Currently, the neighbor point mismatch is a prime problem in Wi-Fi fingerprint-based positioning. The traditional solution calculates the similarity between the fingerprint RSS vector and the observation RSS vector using different indices, like the Euclidean distance (Kaemarungsi & Krishnamurthy, 2004), cosine similarity (Han et al., 2015), Pearson coefficient (Li et al., 2019), and others (Machaj et al., 2011). Most of these methods use the direct differential computation method by the means of RSS vectors. However, it is difficult to describe the complex nonlinear relationship between signal vectors accurately. Therefore, many scholars recently use Machine Learning (ML) and Deep Learning (DL) for neighbor point matching. It can be broadly divided into two groups One is the supervised learning methods which use various classification methods, like Random Forest (RF) (Lee et al., 2019), Decision Tree (DT) (Chanama & Wongwirat, 2018), Bayes (Chen et al., 2013), Support Vector Machine (SVM), Neural Network (NN) (Zhang et al., 2013; Esmond & Bernard, 2013), Convolutional Neural Network (CNN) (Shao et al., 2018) and other classification algorithms (Feng et al., 2014; Li et al., 2021). The other is unsupervised learning using the methods of clustering, K-Means (Chen et al., 2015), fuzzy cluster (Bi et al. 2018), Density-Based Spatial Clustering of Applications with Noise (DBSCAN) (Deng et al., 2018), etc.
These two groups of methods have their obvious weaknesses and strengths. The classification algorithms always require a high demand, which includes both sample quality and sample quantity. Considering the time and labor costs, we can easily find that classification, especially the multi-classification, may not be suitable for fingerprint-based positioning since the classifier training requires each of these categories has a large number of samples.
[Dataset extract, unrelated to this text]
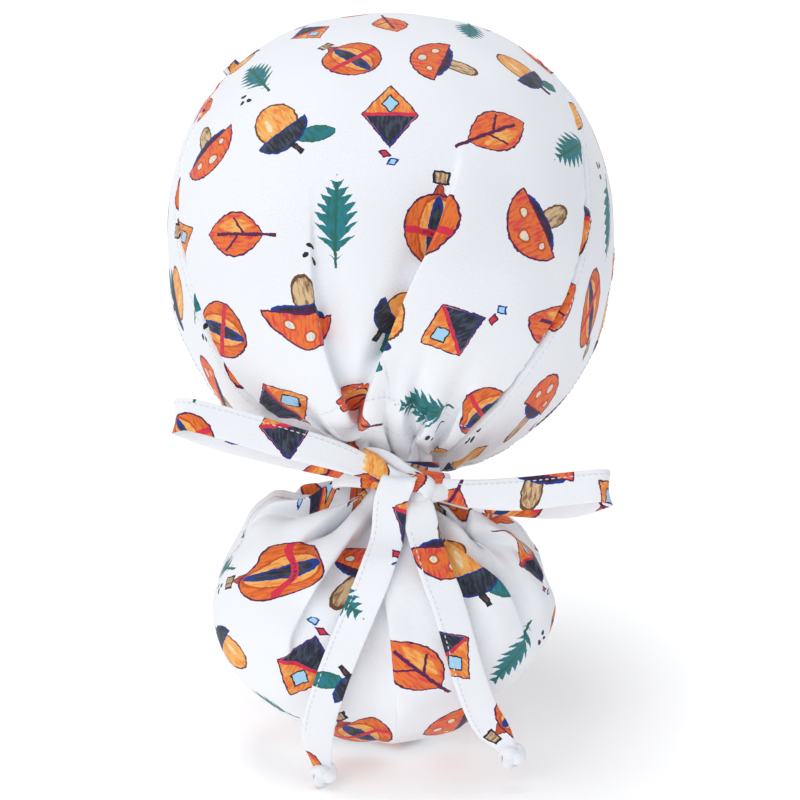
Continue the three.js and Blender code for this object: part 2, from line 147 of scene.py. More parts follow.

Therefore, many methods for sample enhancement have been proposed, for example, crowdsourced data collection (Guo & Pun, 2019), interpolation methods for sample creation (Kolakowski, 2020), and the DL to increase the size of samples, in which the most common method is the Generative Adversarial Network (GAN) (Liu & Wang, 2020; Zou et al., 2020). But the data generated by this method has poor quality, and the generation model is hard to converge when using GAN.
The clustering algorithm also has some problems. Firstly, the computational complexity of the clustering is too high to be used in real-time positioning. Secondly, clustering is more applicable for zone localization, and the accuracy of the point localization using this algorithm is always low. In addition, most of the clustering algorithms require a known number of classes and some initial centers of the clusters, which makes it hard for practical use. The abnormal data has a greater effect on the final result when compared with other methods.
The above ML-based or DL-based methods all face the same problem. They use the APs’ RSS values as the input features, but the RSS values have a strong relationship with the location of the fingerprint. The classifier trained by the fingerprint data of one building cannot be used in another building, sometimes even on another floor. It requires that each building or floor trains and manages its own classifier, which can cause some problems. The first and foremost problem is the model deployment in the servers for practical application. It is necessary to deploy a huge number of models and update the models periodically, which is costly. Another problem is the model management if there are many models on the cloud. It is hard to maintain effectively, and also requires countless resources for the operation of the whole cloud platform.
To solve the above problems, a novel method is proposed using the differences among the samples. To make full use of the differences, we adopt the relative features, like the repeated AP, the signal similarity, and the other features rather than the commonly used absolute features. The boosting algorithms of the eXtreme Gradient Boosting (XGBoost) and the Gradient Boosting Decision Tree (GBDT) are used in this paper for binary classification model training rather than the multi-classification, because they are widely used in binary classification and their performance is much better than others. The test datasets perform well by using the classifier trained by the same building’s data, or another building’s data.